Klinkenborg takes the reader on greater journeys than just the boundaries of his farm as the reader gets to follow narratives of trips to and through Iowa, Wyoming, Montana, California and points between. In all these travels we see America through the same eyes as we see the farm, and the country we see is not the one that once was and may no longer be the one we want. As mentioned, the author is more than a bit of an agrarian philosopher, but he is not an urban antiChrist who wants to return us to a time and place that we will never see again, a time that some might think of as an idea and an ideal of rural life. The author does, in fact, spent more than his share of time in the city, a large part of it in New York City, so there is no anti-urban bias here; but, in both a philosophical and a political realm, the author more than willingly points a finger at life progress gone terribly wrong. As he drives across his country, through miles and miles of land become both vacant of humans and of diversity of towns, crops and farms, Klinkenborg sees the wrong that has happened to both the land and the country.

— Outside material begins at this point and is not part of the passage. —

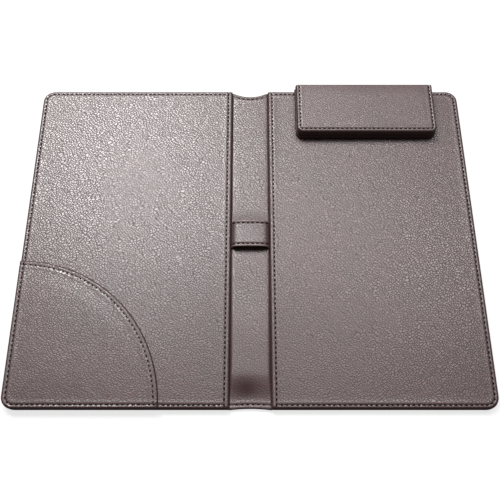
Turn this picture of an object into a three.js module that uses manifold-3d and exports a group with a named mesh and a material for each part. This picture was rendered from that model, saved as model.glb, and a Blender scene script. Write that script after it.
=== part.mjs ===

Whenever I drive across country, I carry a single question with me, and I ask it over and over again: “Could I live here?” But what I’m really asking when I wonder “Could I live here?” is “Who would I be if I lived here?” But what this question always confirms in me is something I must have understood when my wife and I decided to settle on a small farm in the country. Driving across America, I see place after place I can happily imagine living. And what I notice is that they’re mostly uninhabited places.

I should say that, reading and rereading the last sentence of the prior quote, I almost always get tears in my eyes. I don’t know why, unless it is for something I, or maybe all of us, have lost in the name of progress. But, what “More Scenes from the Rural Life” really is, is a book of joy, and happiness, and fulfillment with life as it is being lived. It is less a monologue than a book of contemplation and it is a book of great satisfaction to sit, to hold and to read. Klinkenborg, in his book, leaves his reader with knowledge of time, and life, worthwhile.